Patience and empathy – remaining calm and accepting of the situation; recognising that this is the greatest social restriction since World War II which is causing strain, financial uncertainty, mental and emotional distress to everyone.  We are planning behind the scenes what further secondary and longer-term phases will look like around club activities, courses, training and competitions and these re-introductions will more likely come more towards the end of the season at the earliest.  Getting individuals back on the water to enjoy the sport and support our network of clubs and centres is a clear initial focus at this stage.
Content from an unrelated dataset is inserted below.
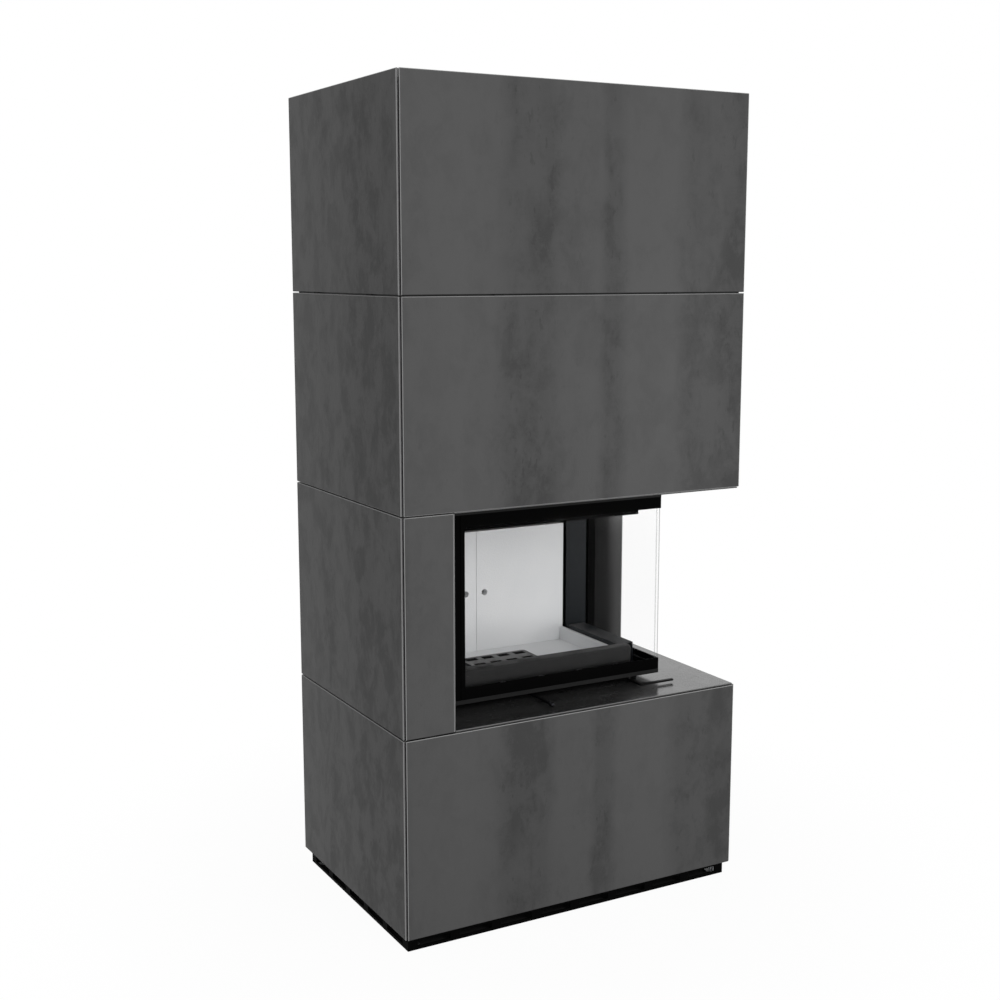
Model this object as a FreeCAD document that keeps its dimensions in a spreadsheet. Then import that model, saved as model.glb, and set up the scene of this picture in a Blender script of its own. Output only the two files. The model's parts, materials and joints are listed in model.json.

Stronger together - members and participants could best support this process by respecting the current government guidance and following the imminent specific water ski and wakeboard guidance we aim to issue.  In particular, understanding and supporting the importance of a sensible, phased return towards active full engagement with our very diverse sport across a range of unique facilities.

Regular communication - we recognise the importance of communicating with you and realise that many may have wanted some more specific guidance earlier.  Like everyone, it has taken time to absorb the initial shock, adapt to the disruption and gain a full understanding of the current situation and plan where we go from here.

The water ski and wakeboard community has a strong track record of pulling together and supporting each other at times of difficulty and I’m sure it will be no different in this current challenging situation.